Common Indoor Air Pollutants in NYC

Indoor air pollutants can be even more dangerous than outdoor air pollution. However, the first step to keeping your home and family safe is by understanding and controlling common pollutants indoors. Common indoor air pollutants include the following:

  • Carbon monoxide (CO) – an odorless, invisible gas. CO stops your body from using the oxygen it needs to work normally. You may experience tiredness, headaches, dizziness, nausea, confusion, and a fast heart rate. If the concentration of CO is high enough, it can lead to death.
  • Radon – an odorless, colorless gas. Being exposed to elevated levels of radon increases your risk of getting lung cancer.
  • Nitrogen Dioxide (NO2) – a toxic and corrosive gas. This gas irritates the throat, eyes, nose, and respiratory tract. Exposure to very high doses can lead to pulmonary edema or lung injury. Moderate exposure can lead to acute or chronic bronchitis. Can also impair lung function for people who are already at risk.
  • Secondhand smoke – Environmental tobacco smoke that comes from incompletely burned tobacco products. Exposure to secondhand smoke can cause eye, nose, and throat irritation. In the long run it can cause pneumonia, bronchitis, and lung cancer, as well as trigger asthma attacks.
  • Lead particles – a natural, soft metal that is very toxic if consumed. Exposure to lead can damage the brain, nervous systems, kidneys and red blood cells.
  • Asbestos – a group of minerals found naturally all over the world. Exposure to asbestos can lead to various lung disorders, including lung cancer and asbestosis (inflammatory condition of the lungs that causes permanent lung damage).
  • Mold – a type of fungi that grows indoor and outdoors. It can trigger an allergic reaction in some people. Symptoms may include nasal stuffiness, eye or throat irritation, swelling, coughing or wheezing, headaches, or skin irritation, as well as trigger asthma attacks.
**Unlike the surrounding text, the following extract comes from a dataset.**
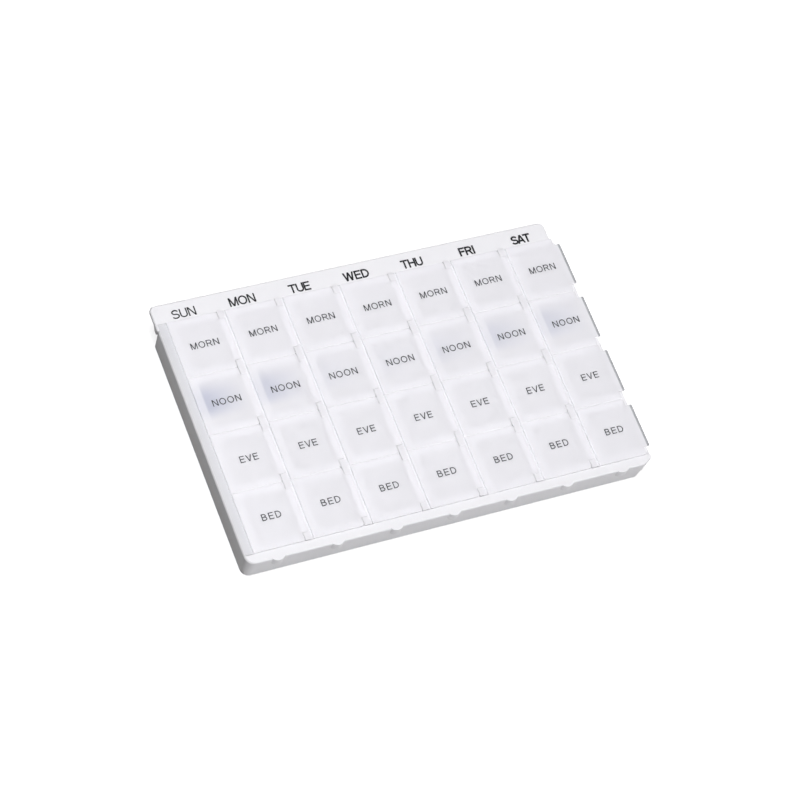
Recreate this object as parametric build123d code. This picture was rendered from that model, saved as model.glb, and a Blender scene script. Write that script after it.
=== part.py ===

Easy Ways to Improve Indoor Air Quality

The winter months tend to be worse for indoor air quality in NYC because there is no flow of fresh air from the outside, so allergens stay trapped inside. It may not be possible to eliminate all the allergens inside your home, but you can reduce the number and your exposure to them by making some simple changes. Start by keeping your home clean – vacuuming the carpets and area rugs at least once or twice a week with a vacuum; regularly cleaning bedding, drapes, and other items that tend to attract allergens; and clearing clutter that can trap and hold dust. Keep plants outdoors because plants can often collect and foster the growth of mold when you keep them indoors. If you have a forced air heating system, change the filters regularly. If you’re allergic to indoor allergens and can’t control the sources of the problem, invest in an air purifier. You may also want to consider a dehumidifier in damp areas, such as a basement, to help prevent the growth of mold. Even during cold months, try opening windows from time to time to allow fresh air to move into the house. Also, move potential air contaminants out by using fans in the kitchen to remove cooking fumes.

Smoke from fire contains a mix of gases, particles and chemicals. After a fire in your building, it’s important to clean thoroughly and ventilate as much as possible to improve indoor air quality in NYC.

Indoor Air Quality Testing in NYC

When you are getting help from an indoor air quality testing service in NYC, make sure that it is competent to detect the exact causes of the air pollution. Indoor air quality is like drinking water. The air you breathe must be clean for toxins and contaminates the same way the water you drink must be. Keep in mind to hire professionals who are certified and have gone through the adequate regulatory compliance training programs that can solve any issues related to lead, asbestos and any other related hazardous materials.